Consider a point $C$ on the extension of the major axis of an ellipse, at a distance $R$ from its nearest vertex. A straightforward calculation shows that the angle $\varphi$ between the major axis and a tangent to the ellipse passing through $C$ is given by
$$
\varphi =\arctan{b\over\sqrt{R(R+2a)}}.
$$
Consider now two consecutive "kissing" ellipses (see diagram below), touching the inner ellipse at their vertices $P_1$ and $P_2$ and tangent between them at $T$. Let $C$ be the intersection of their (produced) major axes: line $CT$ is (to a very good approximation) a common tangent to both ellipses, forming angles $\varphi_1$ and $\varphi_2$ with their major axes, which can be computed with the above formula.

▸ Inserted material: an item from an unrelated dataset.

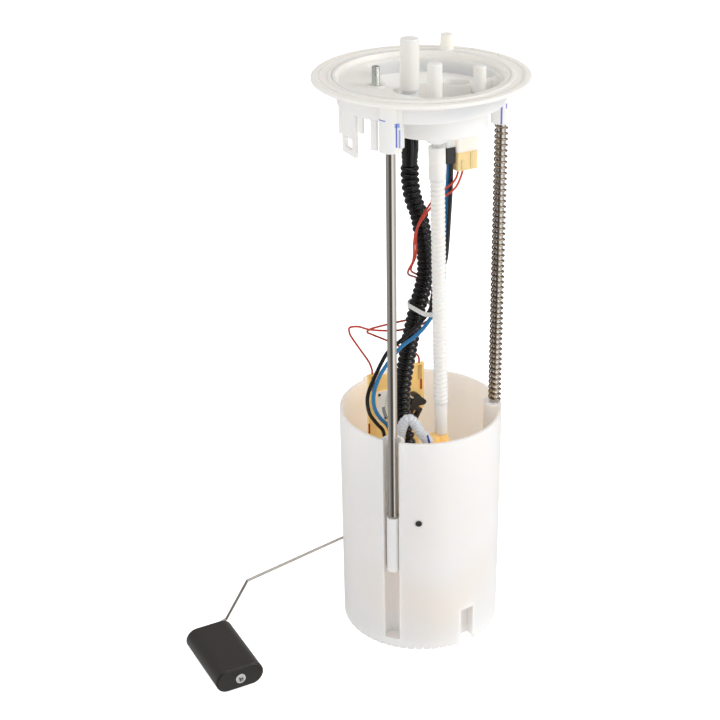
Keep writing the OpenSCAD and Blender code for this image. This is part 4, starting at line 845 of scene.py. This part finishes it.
signal_route_b = [
    (23.5, -20, 383.3), (20.5, -22.3, 379), (15, -25.3, 373.5), (9.5, -24, 368.5), (3, -17, 361),
    (-3, -11.5, 350), (-8.2, -8.5, 339), (-9.6, -7, 329), (-8.8, -5.5, 320), (-7.4, -1, 310.5),
    (-7.8, 5, 301.5), (-3, 13, 294), (6, 17.3, 288), (13.5, 14, 282.5), (15.3, 4.5, 277.8),
    (8, -6.4, 275.2), (7, -5.9, 272), (7.2, -5.4, 268.5), (8.5, 2, 258.5), (5, 12.5, 249.5),
    (-3, 16.5, 247.5), (-11, 16.5, 247.8), (-20, 15.5, 250), (-29, 15, 252.5),
    (-37, 15.5, 255), (-44, 17.5, 258), (-50, 20.5, 257.5), (-49, 23.5, 252), (-46, 25.5, 246),
    (-38, 27.5, 233), (-30, 29, 220), (-27, 29.5, 212), (-27, 29.5, 208.3)]
for node, route, radius, finish, mate, foot, head in (
        ("power_lead_black", black_route, 0.0015, power_black, "lead_black", 0.145, 0.390),
        ("power_lead_blue", blue_route, 0.0015, power_blue, "lead_blue", 0.145, 0.390),
        ("signal_lead_a", signal_route_a, 0.0008, signal_red, "lead_red", 0.208, 0.384),
        ("signal_lead_b", signal_route_b, 0.0008, signal_red, "lead_red", 0.208, 0.384)):
    lead_line = route_line(node, smooth_route(route))
    lead = grown(node + "_round", lead_line, pipe_tree, finish, Radius=radius, Sides=16)
    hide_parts(node)
    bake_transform(lead)

# Cable tie: a white nylon strap pulled round the hose and the leads, with its ratchet head
# on the side of the leads.
strap_skin = moulded("strap nylon", (0.74, 0.75, 0.74), 0.36, cloud=0.08, edge=0, deep=0.2)
hose_side, lead_side, strap_r = Vector((1.0, 5.5)), Vector((3.0, -10.0)), 8.3
strap_low, strap_high, strap_thickness = 270.1, 273.9, 0.9
lay = (lead_side - hose_side).normalized()
turn_by = math.atan2(lay.y, lay.x)


def half_loop(centre, first):
    """Half a turn of the strap's centre line round one side of the bundle."""
    return [centre + Vector((math.cos(turn_by + a), math.sin(turn_by + a))) * strap_r
            for a in [math.radians(first + 12 * i) for i in range(16)]]


loop = half_loop(lead_side, -90) + half_loop(hose_side, 90)
section = ((0.0, strap_low), (0.0, strap_high),
           (-strap_thickness, strap_high), (-strap_thickness, strap_low))
points, faces = [], []
for p in loop:
    out = (p - (hose_side + lead_side) / 2).normalized()
    points += [((p.x + out.x * r) * MM, (p.y + out.y * r) * MM, z * MM) for r, z in section]
count = len(loop)
for i in range(count):
    here, there = i * 4, (i + 1) % count * 4
    for k in range(4):
        m = (k + 1) % 4
        faces.append((here + k, there + k, there + m, here + m))
strap = new_piece("tie_strap", points, faces, strap_skin)
soften_edges(strap, 0.0002)
head_at = lead_side + lay * (strap_r + 1.2)
buckle = box_mesh("tie_head", [((head_at.x, head_at.y, 272), (3.4, 5, 4.6), math.degrees(turn_by))],
                  strap_skin, 0.0005)
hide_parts("cable_tie")
for piece in (strap, buckle):
    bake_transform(piece)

Distances $R_1$ and $R_2$ can be computed from the coordinates of $P_1$ and $P_2$, as well as the angle
$$
\angle P_1CP_2=\arccos{R_1^2+R_2^2-\overline{P_1P_2}^2\over2R_1R_2}.
$$
But this angle is the sum of $\varphi_1$ and $\varphi_2$, so we have the equality:
$$
\arccos{R_1^2+R_2^2-\overline{P_1P_2}^2\over2R_1R_2}=
\arctan{b\over\sqrt{R_1(R_1+2a)}}+\arctan{b\over\sqrt{R_2(R_2+2a)}}.
$$
From this equation one can, in principle, find $P_2$ once $P_1$ is given. This can be done numerically and can be used to build a routine which actually finds all kissing ellipses: starting with $P_1$ (which I took at one vertex of the inner ellipse) one can find $P_2$, then $P_3$ and so on, stopping with the last ellipse not intersecting the first one.
I wrote some Mathematica code which performs this task, thus computing the number of kissing ellipses. As an example, you can see below the case $a/c=20$, with $55$ tangent ellipses. The detail in the square is a magnification of the left vertex zone.
The plot below shows the number of kissing ellipses (black dots) as a function of $a/c$. The blue line is the approximate value found above.
For large values of $a/b$ I expect $N\approx 2a/b$, because a very thin ellipse should behave approximately like a $2a\times2b$ rectangle as $a/b\to\infty$, plus some tiny "border effect". This is confirmed by the numbers I got from Mathematica, which are plotted below:
I added for comparison the plot of my estimate (blue) and of $2a/b$ (red). As you can see, for very large values of $a/b$ the very simple rule $N\approx 2a/b$ is a better approximation. This trend is confirmed for even larger values:
$N(1000)=2064$, $N(2000)=4081$, $N(3000)=6094$, $N(4000)=8105$, $N(5000)=10128$.
As a last note, the equation for $\varphi$ above could be used to refine the rough estimate given at the beginning: a more precise approximation for the distance $d$ between two consecutive vertices is given by
$$
d=2\rho\arctan{b\over\sqrt{\rho(\rho+2a)}}.
$$
A quick test however shows that the estimate one gets from that is better than the older one for small values of $a/b$, but isn't a great improvement if $a/c$ is large.